I believe that atheism does not prevent life from having purpose. In fact, it is freeing in the sense that you get to define the purpose for your life! For me, the purpose for my life is to make human society better - more just, more equitable, more sustainable, more loving, more peaceful, more pleasant, more resilient, more creative. Strive toward a vision of a utopia one step at a time. Do my small part in helping to herd humanity in that direction, knowing that it will never happen in my lifetime. Some people will lazily write a utopian idea off as foolish and unachievable. But I think human society has been marching in that direction for thousands of years. The fact that we haven't built the perfect society yet does not mean it cannot happen.
A few more quick thoughts... Note that I did not say more free. While I do think there must be space for personal freedoms in a true utopia, freedom cannot be a goal of it's own. Due to selfishness in human nature, too much freedom will undermine many of the required goals of a utopian society.
Atheism and selfishness are easily intertwined but they don't have to be. As an atheist, there was a time when I believed that everything we do is inherently selfish. It had to be - there is no god and we have no mystical soul which means everything we do is essentially mechanical. We are driven from within. We "choose" to do things because of chemical reactions in our brains that reward us for those choices. While I do believe we are essentially very complicated machines, I've learned it is only trivially true that we do everything for selfish reasons.
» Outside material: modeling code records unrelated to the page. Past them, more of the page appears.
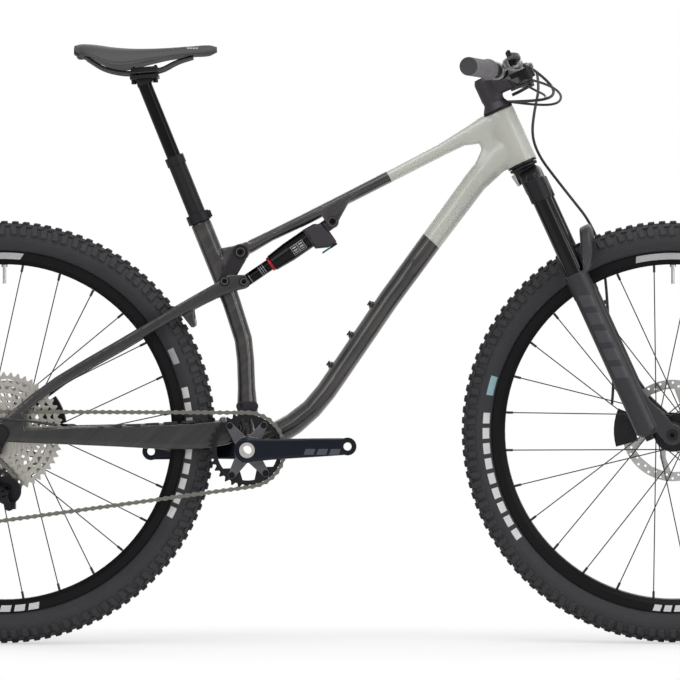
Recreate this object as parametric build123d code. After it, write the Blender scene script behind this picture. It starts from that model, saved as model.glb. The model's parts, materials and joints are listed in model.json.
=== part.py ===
from build123d import *
import os
from math import acos, atan2, ceil, cos, degrees, hypot, pi, radians, sin, sqrt, tan

os.makedirs("parts", exist_ok=True)

# A full-suspension trail bike, in mm. +X points forward, +Y to the rider's left and +Z up.
# The origin is on the ground, midway between the axles. "Right" is the drive side, at -Y.

# ---- Driving dimensions --------------------------------------------------------------
WHEELBASE = 1176.0
TYRE_RADIUS = 372.0
TYRE_HALF_WIDTH = 30.5
TYRE_SECTION = 30.0  # radial half height of the tyre's section
TYRE_WALL = 3.2
CHAINSTAY = 430.0
BB_DROP = 30.0
HEAD_ANGLE = 65.5  # degrees above the horizontal
HEAD_MID_X = 302.3
HEAD_MID_Z = 890.5
HEAD_LENGTH = 100.6
STEER_REST = -6.0  # degrees, the bars a little to the right in the rest pose
RAKE = 45.0  # front axle ahead of the head axis
FORK_SPAN = 590.3  # front axle below the middle of the head tube, along the head axis
SEAT_ANGLE = 68.0
SEAT_TOP_X = -246.0
SEAT_TOP_Z = 748.6

FIT = 0.05  # radial running clearance of a shaft in its bore
SEAT_GAP = 0.1  # gap at a seat between two pieces that are bolted together
GAP = 0.4  # least gap between pieces that move past each other

# Rear suspension pivots, as (x, z)
MAIN_PIVOT = (-177.7, 380.6)
ROCKER_PIVOT = (-172.0, 688.0)
STAY_PIVOT = (-199.5, 637.0)
SHOCK_LOWER = (-165.5, 636.0)
SHOCK_UPPER = (-10.5, 741.9)

# Y stations of the suspension, from the centre plane outwards
LUG_HALF = 18.0  # frame boss at the rocker pivot
ROCKER_IN = LUG_HALF + GAP
ROCKER_OUT = 25.0
STAY_LUG_IN = ROCKER_OUT + GAP
STAY_LUG_OUT = 32.5

CHAIN_LINE = 52.0
PITCH = 12.7
RING_TEETH = 32
COGS = (10, 12, 14, 16, 18, 21, 24, 28, 33, 39, 45, 51)
COG_IN_USE = 4  # index of the 18-tooth sprocket, the one that the chain is on
COG_PITCH_Y = 3.6
TOOTH_THICK = 1.8
CRANK_LENGTH = 175.0
CRANK_REST = 2.2  # degrees, right arm above the horizontal, pointing forward
PEDAL_BORE = 7.0

REAR_HALF = 74.0  # half of the rear hub's width between the dropouts
FRONT_HALF = 55.0
REAR_AXLE_R = 6.0
FRONT_AXLE_R = 7.5
SPOKES = 28
SPOKE_R = 1.0
RIM_DEPTH = 21.5
RIM_HALF_WIDTH = 17.5
ROTOR_R = 90.0
ROTOR_THICK = 1.8
FLANGE_R = 29.0  # spoke holes' circle
HOUSING_R = 2.2

STEERER_R = 14.3
CROWN_RACE_R = 19.5
STANCHION_R = 17.0
LEG_Y = 66.0
CROWN_OFFSET = 8.0
POST_R = 15.45
POST_STANCHION_R = 12.5
BAR_REACH = 61.5
BAR_HEIGHT = 91.5  # of the bar's centre above the middle of the head tube, along the head axis
BAR_HALF = 390.0
BAR_CLAMP_R = 15.9
BAR_GRIP_R = 11.1
BACK_SWEEP = 0.167  # slope of the grips, backwards
UP_SWEEP = 0.09
GRIP_R = 15.5
GRIP_LENGTH = 130.0
HOSE_R = 2.5

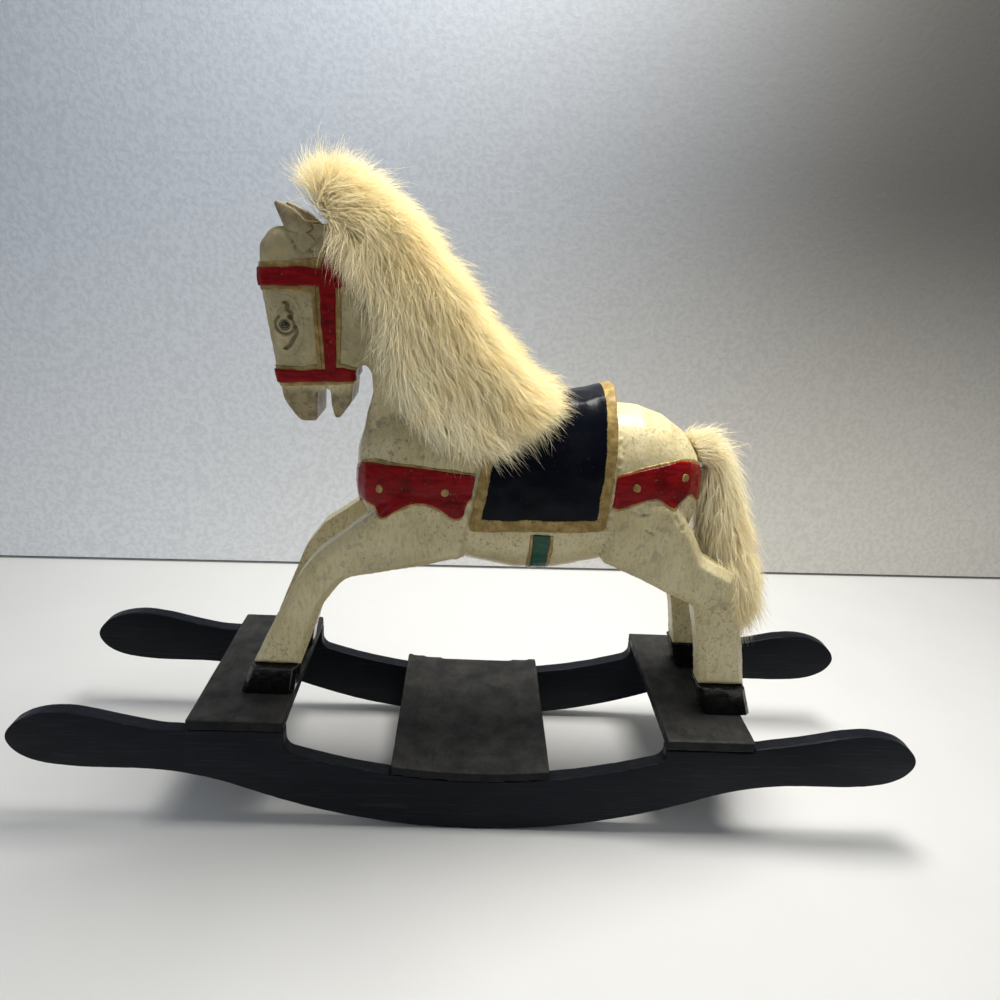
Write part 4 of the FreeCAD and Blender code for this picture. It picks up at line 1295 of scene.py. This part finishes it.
def pelt(name, node, voxel, share, most, surface, seed, limit):
    """The skin under the hair: the CAD solid drawn in where it stands off the wood, and rumpled."""
    core = cut_by(copied(name, NODES[node]), prism(limit), "INTERSECT")
    remeshed(core, voxel)
    relaxed(core, 30, 1.0)
    co, no = points_of(core), normals_of(core)
    off = np.array([surface.find_nearest(Vector(p))[3] for p in co]) / MM
    inset = np.clip(share * off, 0, most)
    rumple = 0.16 * inset * rough_field(co, 9, seed, 3)
    set_points(core, co - no * ((inset - rumple) * MM)[:, None])
    store(core, "along", np.full(len(co), 0.3))
    store(core, "shade", np.full(len(co), 0.35))
    store(core, "warm", np.full(len(co), 0.5))
    return core


def mane_hairs(x, z, rng):
    """Length in metres, how far it stands up and how warm its colour is, for each hair of the mane."""
    top = ramp(z, 228, 258)
    off = distance_to(MANE_CREST, x, z)
    lengths = (rng.uniform(15, 25, len(x)) - 3.0 * top) * MM
    return lengths, 0.45 + 0.25 * top, 0.10 + 0.85 * np.exp(-(off / 22) ** 2)


def tail_hairs(x, z, rng):
    """The same for the tail, whose hair is short at its root."""
    root_end = 1 - ramp(x, 84, 92)
    lengths = rng.uniform(13, 24, len(x)) * (1 - 0.55 * root_end) * MM
    return lengths, 0.45, 0.45 + 0.45 * ramp(x, 98, 118)


def cover_with_hair(core, node, pieces, each, hairs, flow, locks, pull, rng, surface, limit):
    """Grows pieces of each hairs on the pelt; hairs and flow say how one of them is and lies."""
    for number in range(pieces):
        roots, normals = sample_surface(core, each, rng)
        lengths, stand, warmth = hairs(roots[:, 0] / MM, roots[:, 2] / MM, rng)
        lift = stand + 0.5 * rng.random(each) ** 3
        line, tone = grow_hair(roots, normals, flow, lengths, lift, locks, pull, rng, surface, limit)
        warm = np.clip(warmth + 0.15 * rng.normal(0, 1, each), 0, 1)
        shade = np.clip(0.5 * tone + 0.5 * rng.random(each), 0, 1)
        radius = rng.uniform(0.75, 1.25, each) * HAIR_RADIUS * MM
        finished(hair_mesh(f"{node}_hair_{number + 1}", line, radius, shade, warm), FUR, "fur")
    finished(core, FUR, "fur", node)


def make_mane(surface):
    core = pelt("mane_pelt", "mane", 1.6, 0.52, 8.0, surface, 4.0, shrunk(MANE_LIMIT, 3.0))
    rng = np.random.default_rng(7)
    cover_with_hair(core, "mane", 8, MANE_HAIRS, mane_hairs, mane_flow, 900, 0.09, rng, surface, MANE_LIMIT)


def make_tail(surface):
    core = pelt("tail_pelt", "tail", 1.2, 0.42, 4.5, surface, 6.0, shrunk(TAIL_LIMIT, 1.5))
    rng = np.random.default_rng(23)
    cover_with_hair(core, "tail", 3, TAIL_HAIRS, tail_hairs, tail_flow, 400, 0.05, rng, surface, TAIL_LIMIT)


def under_fur(horse):
    """The horse and its saddle as one surface that the hair lies on."""
    joined = copied("under_fur", horse, bpy.data.objects["saddle_carved"])
    surface = BVHTree.FromObject(joined, bpy.context.evaluated_depsgraph_get())
    removed(joined)
    return surface


make_base()
horse = carve_horse()
make_saddle()
make_body_straps(horse)
make_girth(horse)
make_bridle(horse)
make_eye_sockets(horse)
make_small_parts()
split_horse(horse)
surface = under_fur(horse)
removed(horse)
make_mane(surface)
make_tail(surface)
light_the_fur()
If you define selfishness as a dopamine hit, and our mechanical brain operates on dopamine to make choices, then of course everything we do is selfish. But through this lense, selfishness loses it's importance and negativity. I have experienced enough in life to know with confidence that I make unselfish choices on a daily basis. These are choices that I do not expect to benefit me in the short term or the long term, but I do expect them to benefit someone else in the short term. I make these choices because that's who I am. I feel good about who I am. I think people worry that if doing something nice for others feels good, then maybe it is selfish. I think this is a case of people getting tricked by the bad argument of equivocation. The definition of selfishness shifts. I would define non-trivial selfishness as choosing something to benefit yourself at the expense of someone else. Trivial selfishness like feeling good about who you are is not at anyone's expense, and the two types of selfishness should not be conflated.
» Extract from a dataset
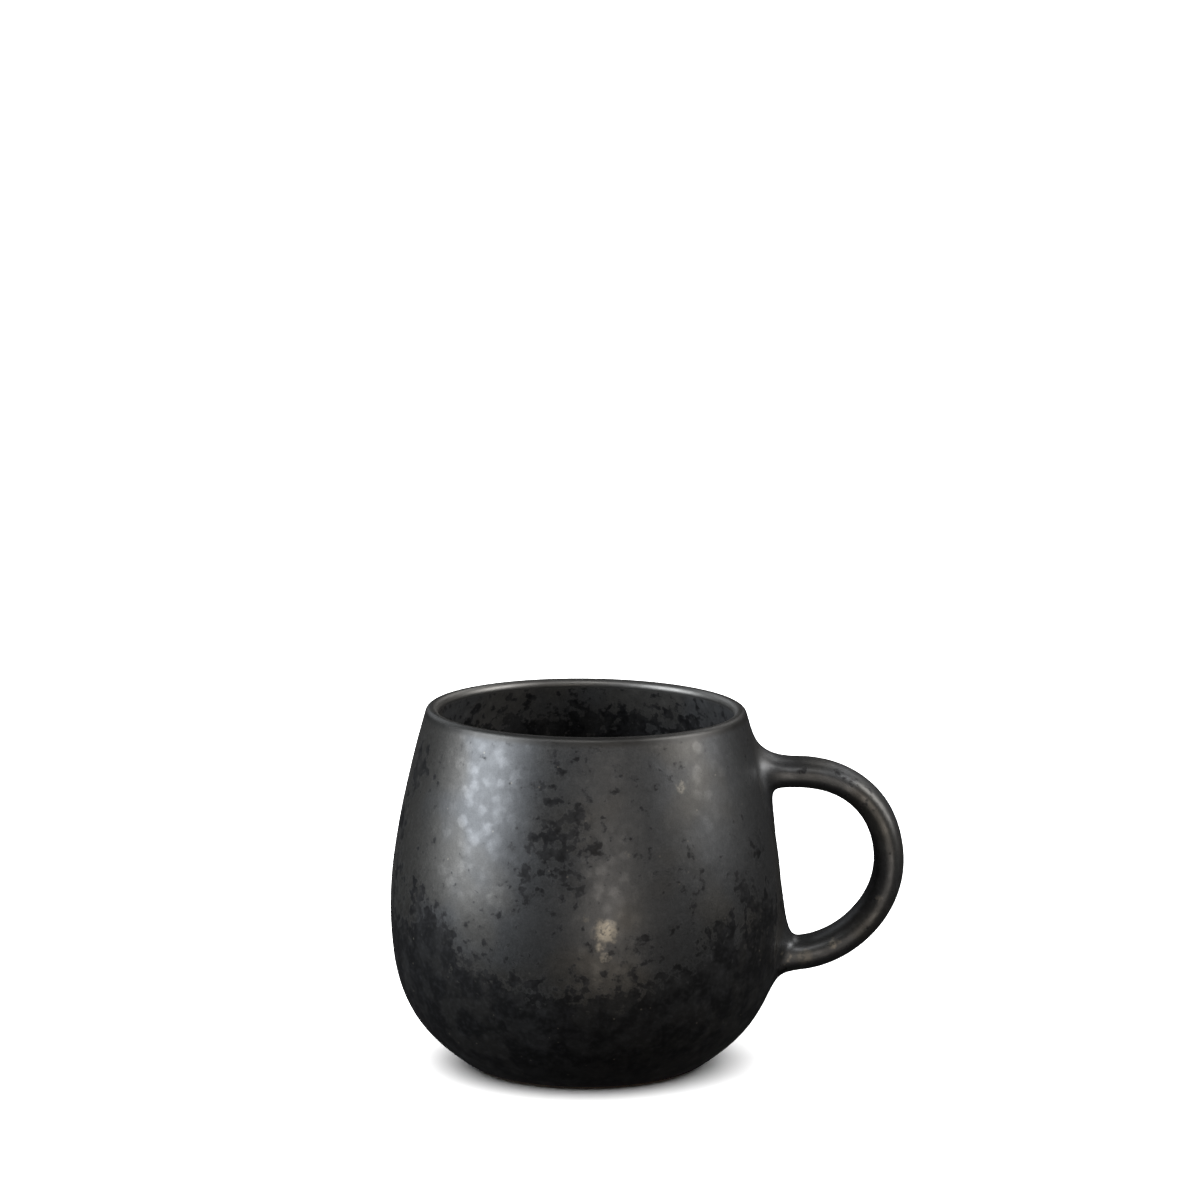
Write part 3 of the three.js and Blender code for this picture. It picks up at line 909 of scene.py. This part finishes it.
def make_floor():
    """A plain pale floor that takes the mug's shadow but neither lights the mug nor shows in it."""
    half = FLOOR_SIZE / 2
    mesh = bpy.data.meshes.new("floor")
    corners = [(-half, -half, 0), (half, -half, 0), (half, half, 0), (-half, half, 0)]
    mesh.from_pydata(corners, [], [(0, 1, 2, 3)])
    floor = bpy.data.objects.new("floor", mesh)
    bpy.context.scene.collection.objects.link(floor)
    material = bpy.data.materials.new("floor")
    material.use_nodes = True
    shader = material.node_tree.nodes["Principled BSDF"]
    shader.inputs["Base Color"].default_value = FLOOR_COLOUR
    shader.inputs["Roughness"].default_value = 1
    shader.inputs["Specular IOR Level"].default_value = 0
    floor.data.materials.append(material)
    floor.visible_diffuse = False
    floor.visible_glossy = False
    floor.visible_shadow = False
    return floor


def softbox(name, azimuth, elevation, distance, width, height, colour, watts, lit):
    """An area light that faces the mug and lights only the collection lit."""
    data = bpy.data.lights.new(name, "AREA")
    data.shape = "RECTANGLE"
    data.size, data.size_y = width, height
    data.color = colour
    data.energy = watts
    made = bpy.data.objects.new(name, data)
    turn, rise = math.radians(azimuth), math.radians(elevation)
    back = Vector((math.sin(turn) * math.cos(rise), -math.cos(turn) * math.cos(rise), math.sin(rise)))
    made.location = MUG_MIDDLE + back * distance
    made.rotation_mode = "QUATERNION"
    made.rotation_quaternion = back.to_track_quat("Z", "Y")
    made.light_linking.receiver_collection = lit
    made.visible_camera = False
    bpy.context.scene.collection.objects.link(made)


def open_sky(name, strength, lit):
    """Light from the whole sky above, for the floor's soft contact shadow."""
    data = bpy.data.lights.new(name, "SUN")
    data.energy = strength * math.pi
    data.angle = math.radians(SKY_ANGLE)
    made = bpy.data.objects.new(name, data)
    made.light_linking.receiver_collection = lit
    bpy.context.scene.collection.objects.link(made)


def make_world():
    """White behind everything for the camera, and a faint grey fill for the mug."""
    world = bpy.data.worlds.new("studio")
    bpy.context.scene.world = world
    world.use_nodes = True
    tree = world.node_tree
    tree.nodes.clear()
    output = tree.nodes.new("ShaderNodeOutputWorld")
    mixed = tree.nodes.new("ShaderNodeMixShader")
    kind = tree.nodes.new("ShaderNodeLightPath")
    shades = []
    for colour in (FILL, BACKDROP):
        shade = tree.nodes.new("ShaderNodeBackground")
        shade.inputs[0].default_value = colour
        shades.append(shade)
    tree.links.new(kind.outputs["Is Camera Ray"], mixed.inputs[0])
    tree.links.new(shades[0].outputs[0], mixed.inputs[1])
    tree.links.new(shades[1].outputs[0], mixed.inputs[2])
    tree.links.new(mixed.outputs[0], output.inputs["Surface"])


def make_camera():
    """The photo's view, fitted to the mug's outline."""
    data = bpy.data.cameras.new("camera")
    data.lens = CAMERA_LENS
    data.sensor_width = SENSOR_WIDTH
    data.clip_start, data.clip_end = CLIP_RANGE
    camera = bpy.data.objects.new("camera", data)
    camera.location = (CUP_X + CAMERA_ASIDE, -CAMERA_DISTANCE, CAMERA_HEIGHT)
    camera.rotation_euler = (math.radians(90 - CAMERA_PITCH), 0, 0)
    bpy.context.scene.collection.objects.link(camera)
    bpy.context.scene.camera = camera


floor = make_floor()
on_mug = collected("lit_mug", mug_pieces)
on_floor = collected("lit_floor", [floor])
for settings in SOFTBOXES:
    softbox(*settings, on_mug)
open_sky("over_floor", FLOOR_LIGHT, on_floor)
make_world()
make_camera()
bpy.context.scene.view_settings.view_transform = "Standard"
Another challenge I've encountered being an atheist is how to have purpose when I know my life will end, and eventually life on Earth will end too. For me, it is comforting to know that even though my conciousness will be gone forever once I die, bits of me will live on through everyone I've touched throughout my lifetime. Any beneficial influences that I've had on others and on society as a whole may be passed down through generations and help humanity reach the goal one day of a perfect utopia. My hope is that humanity will expand beyond the limits of Earth and spread across the universe so that it is not destroyed when the Sun dies.
I don't have an answer at this point for the idea that the universe will one day die. However, if I can die assuming that humanity survives to the end of the universe, I think I can be at peace hoping that my contributions will have helped move us toward that perfect utopian dream and that we will in fact reach it before the end of everything.